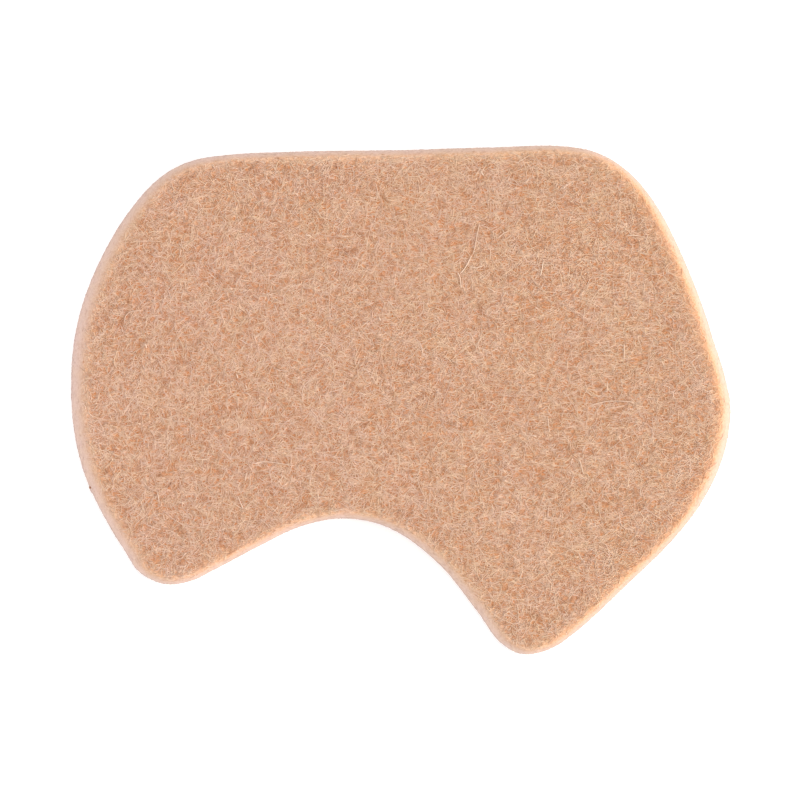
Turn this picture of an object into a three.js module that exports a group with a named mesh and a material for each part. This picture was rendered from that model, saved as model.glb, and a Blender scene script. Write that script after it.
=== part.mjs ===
// A metatarsal pad of die-cut pressed felt, in millimetres with +Z up.
// It lies flat. X runs along its length, Y across it, and the origin is in the middle of its underside.
import * as THREE from 'three';

// Driving dimensions
const padLength = 84; // along X, at the foot of the cut wall
const padWidth = 64.8; // along Y, at the foot of the cut wall
const padThickness = 5;
const endFlare = 1.25; // how far the cut wall leans out where it faces along X
const sideFlare = 0.4; // how far it leans out where it faces along Y
const shoulderRun = 0.6; // soft rounding of the top edge, along the face
const shoulderDrop = 0.8; // the same rounding, down the wall
const lipRun = 0.12; // small rounding of the bottom edge, along the face
const lipRise = 0.25; // the same rounding, up the wall

// Fineness of the mesh
const outlineSteps = 192;
const shoulderSteps = 5;
const curveDivisions = 3000;

const felt = new THREE.MeshStandardMaterial({ color: 0xd7a88e, roughness: 0.95, metalness: 0 });

// The outline at the foot of the wall, anticlockwise seen from above. A smooth closed curve runs through these
// points. x is a share of the length and y a share of the width, from the middle of the pad.
const outlineTable = [
  { at: 'left side', x: -0.497, y: -0.037 },
  { at: 'left flank high', x: -0.477, y: -0.153 },
  { at: 'left flank', x: -0.4375, y: -0.256 },
  { at: 'left flank low', x: -0.417, y: -0.298 },
  { at: 'left lobe outside', x: -0.397, y: -0.337 },
  { at: 'left lobe tip', x: -0.357, y: -0.362 },
  { at: 'left lobe inside', x: -0.316, y: -0.355 },
  { at: 'inner flank low', x: -0.283, y: -0.334 },
  { at: 'inner flank high', x: -0.21, y: -0.284 },
  { at: 'cut-out left', x: -0.153, y: -0.249 },
  { at: 'cut-out crown', x: -0.0875, y: -0.2325 },
  { at: 'cut-out right', x: -0.017, y: -0.2515 },
  { at: 'cut-out flank high', x: 0.056, y: -0.32 },
  { at: 'cut-out flank low', x: 0.118, y: -0.419 },
  { at: 'right lobe inside', x: 0.149, y: -0.474 },
  { at: 'right lobe tip', x: 0.183, y: -0.499 },
  { at: 'right lobe outside', x: 0.225, y: -0.49 },
  { at: 'lower flank low', x: 0.267, y: -0.454 },
  { at: 'lower flank high', x: 0.346, y: -0.359 },
  { at: 'lower right', x: 0.412, y: -0.275 },
  { at: 'right side low', x: 0.455, y: -0.203 },
  { at: 'right side', x: 0.488, y: -0.113 },
  { at: 'right side middle', x: 0.5, y: -0.02 },
  { at: 'right side high', x: 0.491, y: 0.049 },
  { at: 'right flank low', x: 0.4745, y: 0.115 },
  { at: 'right flank high', x: 0.459, y: 0.18 },
  { at: 'right shoulder low', x: 0.425, y: 0.289 },
  { at: 'right shoulder', x: 0.386, y: 0.386 },
  { at: 'right shoulder high', x: 0.345, y: 0.449 },
  { at: 'top right outside', x: 0.299, y: 0.486 },
  { at: 'top right', x: 0.242, y: 0.5 },
  { at: 'top middle right', x: 0.136, y: 0.497 },
  { at: 'top middle', x: 0, y: 0.492 },
  { at: 'top middle left', x: -0.152, y: 0.489 },
  { at: 'top left', x: -0.265, y: 0.482 },
  { at: 'left shoulder high', x: -0.322, y: 0.468 },
  { at: 'left shoulder', x: -0.367, y: 0.435 },
  { at: 'left shoulder low', x: -0.423, y: 0.35 },
  { at: 'left side high', x: -0.472, y: 0.226 },
  { at: 'left side middle', x: -0.495, y: 0.115 },
];

// The cut wall between the two roundings. rise is a share of its height and lean a share of the flare.
const wallTable = [
  { at: 'foot', rise: 0, lean: 0 },
  { at: 'lower wall', rise: 0.25, lean: 0.36 },
  { at: 'middle wall', rise: 0.5, lean: 0.65 },
  { at: 'upper wall', rise: 0.75, lean: 0.86 },
  { at: 'under the shoulder', rise: 1, lean: 1 },
];

// Points of the outline, evenly spaced and brought to the exact length and width, each with its outward normal.
function makeOutline() {
  const through = outlineTable.map(({ x, y }) => new THREE.Vector3(x * padLength, y * padWidth, 0));
  const curve = new THREE.CatmullRomCurve3(through, true, 'centripetal');
  curve.arcLengthDivisions = curveDivisions;
  const points = curve.getSpacedPoints(outlineSteps).slice(0, outlineSteps);
  const box = new THREE.Box3().setFromPoints(points);
  const middle = box.getCenter(new THREE.Vector3());
  const size = box.getSize(new THREE.Vector3());
  const fit = new THREE.Vector3(padLength / size.x, padWidth / size.y, 1);
  for (const point of points) {
    point.sub(middle).multiply(fit);
  }
  return points.map((point, i) => {
    const before = points[(i + outlineSteps - 1) % outlineSteps];
    const after = points[(i + 1) % outlineSteps];
    const tangent = after.clone().sub(before).normalize();
    return { x: point.x, y: point.y, nx: tangent.y, ny: -tangent.x };
  });
}

// Rings of the wall from the underside up to the face. round is the inset of a rounded edge in millimetres and
// lean the share of the flare.
function makeRings() {
  const wallHeight = padThickness - lipRise - shoulderDrop;
  const rings = [{ z: 0, round: lipRun, lean: 0 }];
  for (const { rise, lean } of wallTable) {
    rings.push({ z: lipRise + rise * wallHeight, round: 0, lean });
  }
  for (let step = 1; step <= shoulderSteps; step += 1) {
    const turn = ((Math.PI / 2) * step) / shoulderSteps;
    rings.push({
      z: padThickness - shoulderDrop * (1 - Math.sin(turn)),
      round: shoulderRun * (1 - Math.cos(turn)),
      lean: 1,
    });
  }
  return rings;
}

// How far the wall leans out at a point of the outline, from the way that it faces there.
function flareAt(normalX) {
  return sideFlare + (endFlare - sideFlare) * Math.abs(normalX);
}

// The closed pad: rings joined by a wall, with a flat underside and a flat face.
function makePadGeometry() {
  const outline = makeOutline();
  const rings = makeRings();
  const positions = [];
  for (const { z, round, lean } of rings) {
    for (const { x, y, nx, ny } of outline) {
      const inset = round + lean * flareAt(nx);
      positions.push(x - nx * inset, y - ny * inset, z);
    }
  }

  const index = [];
  for (let ring = 0; ring < rings.length - 1; ring += 1) {
    for (let i = 0; i < outlineSteps; i += 1) {
      const next = (i + 1) % outlineSteps;
      const low = ring * outlineSteps;
      const high = low + outlineSteps;
      index.push(low + i, low + next, high + next);
      index.push(low + i, high + next, high + i);
    }
  }

  const top = (rings.length - 1) * outlineSteps;
  for (const [a, b, c] of triangulateRing(positions, top)) {
    index.push(top + a, top + b, top + c);
  }
  for (const [a, b, c] of triangulateRing(positions, 0)) {
    index.push(a, c, b);
  }

  const geometry = new THREE.BufferGeometry();
  geometry.setAttribute('position', new THREE.Float32BufferAttribute(positions, 3));
  geometry.setIndex(index);
  geometry.computeVertexNormals();
  return geometry;
}

// Triangles that fill one ring, whose points start at a place in the list of positions.
function triangulateRing(positions, start) {
  const contour = [];
  for (let i = start; i < start + outlineSteps; i += 1) {
    contour.push(new THREE.Vector2(positions[3 * i], positions[3 * i + 1]));
  }
  return THREE.ShapeUtils.triangulateShape(contour, []);
}

const feltPad = new THREE.Mesh(makePadGeometry(), felt);
feltPad.name = 'felt_pad';

const metatarsalPad = new THREE.Group();
metatarsalPad.add(feltPad);

export default metatarsalPad;
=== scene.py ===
"""A metatarsal pad of thick pressed felt, lying on a pale floor and seen straight from above."""

import math

import bpy
import numpy as np
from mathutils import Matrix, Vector
from mathutils.geometry import delaunay_2d_cdt


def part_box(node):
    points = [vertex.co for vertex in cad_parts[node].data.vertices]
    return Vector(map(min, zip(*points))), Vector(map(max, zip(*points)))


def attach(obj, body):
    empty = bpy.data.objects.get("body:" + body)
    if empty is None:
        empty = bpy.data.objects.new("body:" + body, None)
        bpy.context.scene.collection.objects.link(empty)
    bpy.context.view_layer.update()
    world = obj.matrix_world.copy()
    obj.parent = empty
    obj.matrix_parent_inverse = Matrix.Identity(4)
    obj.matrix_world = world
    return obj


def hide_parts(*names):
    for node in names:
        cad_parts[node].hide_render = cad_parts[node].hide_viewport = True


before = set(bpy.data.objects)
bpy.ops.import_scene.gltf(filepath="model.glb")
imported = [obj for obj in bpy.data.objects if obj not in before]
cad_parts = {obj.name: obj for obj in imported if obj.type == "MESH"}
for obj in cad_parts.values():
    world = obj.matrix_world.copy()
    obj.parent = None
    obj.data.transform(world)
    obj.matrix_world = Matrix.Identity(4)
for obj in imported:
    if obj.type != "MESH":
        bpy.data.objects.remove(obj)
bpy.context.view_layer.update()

MM = 0.001  # the scene is in metres, and the sizes below are in millimetres times MM

# The photograph is a square, and the pad's outline in it has this middle and length, in pixels.
PHOTO_SIDE_PX = 800
PAD_MIDDLE_PX = (400.75, 399.8)
PAD_LENGTH_PX = 659.1

# The pad, as the CAD solid has it
PAD_LOW, PAD_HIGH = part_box("felt_pad")
PAD_LENGTH = PAD_HIGH.x - PAD_LOW.x
PAD_TOP = PAD_HIGH.z
PIXEL = PAD_LENGTH / PAD_LENGTH_PX

# The round cut edge. Its reach is how far in from the outline it is round: so far where it faces along Y,
# and so much farther where it faces along X, to the left, along +Y, and slantwise (up left and down right).
SIDE_REACH = 0.93 * MM
END_MORE = 0.92 * MM
END_POWER = 4  # the share of END_MORE that an edge has is this power of its outward X
LEFT_MORE = 0.35 * MM
TOP_MORE = 0.06 * MM
SLANT_MORE = 0.17 * MM
EDGE_SQUARENESS = 2.2
LIP_RUN = 0.12 * MM  # the small rounding of the bottom edge, along the underside
LIP_RISE = 0.25 * MM  # the same rounding, up the wall
RIM_INSET = 0.025 * MM  # the felt's rim is this little inside the CAD outline, as its fibres stand out again

# Where the cut edge passes into the face. These are shares of the reach, and runs past it.
CUT_FULL = 0.16
CUT_GONE = 0.93
SHOULDER_FULL = 0.8
SHOULDER_RUN = 1.15 * MM
SHOULDER_RUN_RIGHT = 0.4 * MM  # this much more where the edge faces right, and less where it faces left
RELIEF_FROM = -0.6 * MM
RELIEF_FULL = 1.0 * MM
RIGHT_FROM = 0.1  # an edge counts as facing right from this outward X on
RIGHT_FULL = 0.95

# Fineness of the body's mesh
OUTLINE_STEP = 0.32 * MM
OUTLINE_COPIES = 12  # steps of the smooth curve between two corners of the CAD outline
FACE_STEP = 0.44 * MM
FACE_CLEARANCE = 0.5  # the face's first points keep this share of a step from the round edge
UNDERSIDE_STEP = 2.2 * MM
ROW_STEP = math.sqrt(0.75)  # distance of staggered rows, as a share of the step along them
POINT_SHIFT = 0.18  # points are this share of a step out of line
FACE_POINT_SEED = 31
UNDERSIDE_POINT_SEED = 32
EDGE_ROWS = 16
SAME_LEVEL = 0.01 * MM  # corners of the CAD pad within this height of each other are one ring
CORNER_DIGITS = 7  # corners that agree to so many digits of a metre are one corner
SAME_POINT = 1e-6  # points that lie closer than this, in millimetres, are one point
TINY = 1e-12  # keeps a fibre of no length from a division by zero
NEAREST_BATCH = 4000  # points whose nearest outline points are found at one time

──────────

Direction: Copy out exactly the lines from the one with "obj.matrix_parent_inverse = Matrix.Identity(4)" through the one with "RIM_INSET = 0.025", counting both ends, and no other lines.

Answer for this exercise:
    obj.matrix_parent_inverse = Matrix.Identity(4)
    obj.matrix_world = world
    return obj


def hide_parts(*names):
    for node in names:
        cad_parts[node].hide_render = cad_parts[node].hide_viewport = True


before = set(bpy.data.objects)
bpy.ops.import_scene.gltf(filepath="model.glb")
imported = [obj for obj in bpy.data.objects if obj not in before]
cad_parts = {obj.name: obj for obj in imported if obj.type == "MESH"}
for obj in cad_parts.values():
    world = obj.matrix_world.copy()
    obj.parent = None
    obj.data.transform(world)
    obj.matrix_world = Matrix.Identity(4)
for obj in imported:
    if obj.type != "MESH":
        bpy.data.objects.remove(obj)
bpy.context.view_layer.update()

MM = 0.001  # the scene is in metres, and the sizes below are in millimetres times MM

# The photograph is a square, and the pad's outline in it has this middle and length, in pixels.
PHOTO_SIDE_PX = 800
PAD_MIDDLE_PX = (400.75, 399.8)
PAD_LENGTH_PX = 659.1

# The pad, as the CAD solid has it
PAD_LOW, PAD_HIGH = part_box("felt_pad")
PAD_LENGTH = PAD_HIGH.x - PAD_LOW.x
PAD_TOP = PAD_HIGH.z
PIXEL = PAD_LENGTH / PAD_LENGTH_PX

# The round cut edge. Its reach is how far in from the outline it is round: so far where it faces along Y,
# and so much farther where it faces along X, to the left, along +Y, and slantwise (up left and down right).
SIDE_REACH = 0.93 * MM
END_MORE = 0.92 * MM
END_POWER = 4  # the share of END_MORE that an edge has is this power of its outward X
LEFT_MORE = 0.35 * MM
TOP_MORE = 0.06 * MM
SLANT_MORE = 0.17 * MM
EDGE_SQUARENESS = 2.2
LIP_RUN = 0.12 * MM  # the small rounding of the bottom edge, along the underside
LIP_RISE = 0.25 * MM  # the same rounding, up the wall
RIM_INSET = 0.025 * MM  # the felt's rim is this little inside the CAD outline, as its fibres stand out again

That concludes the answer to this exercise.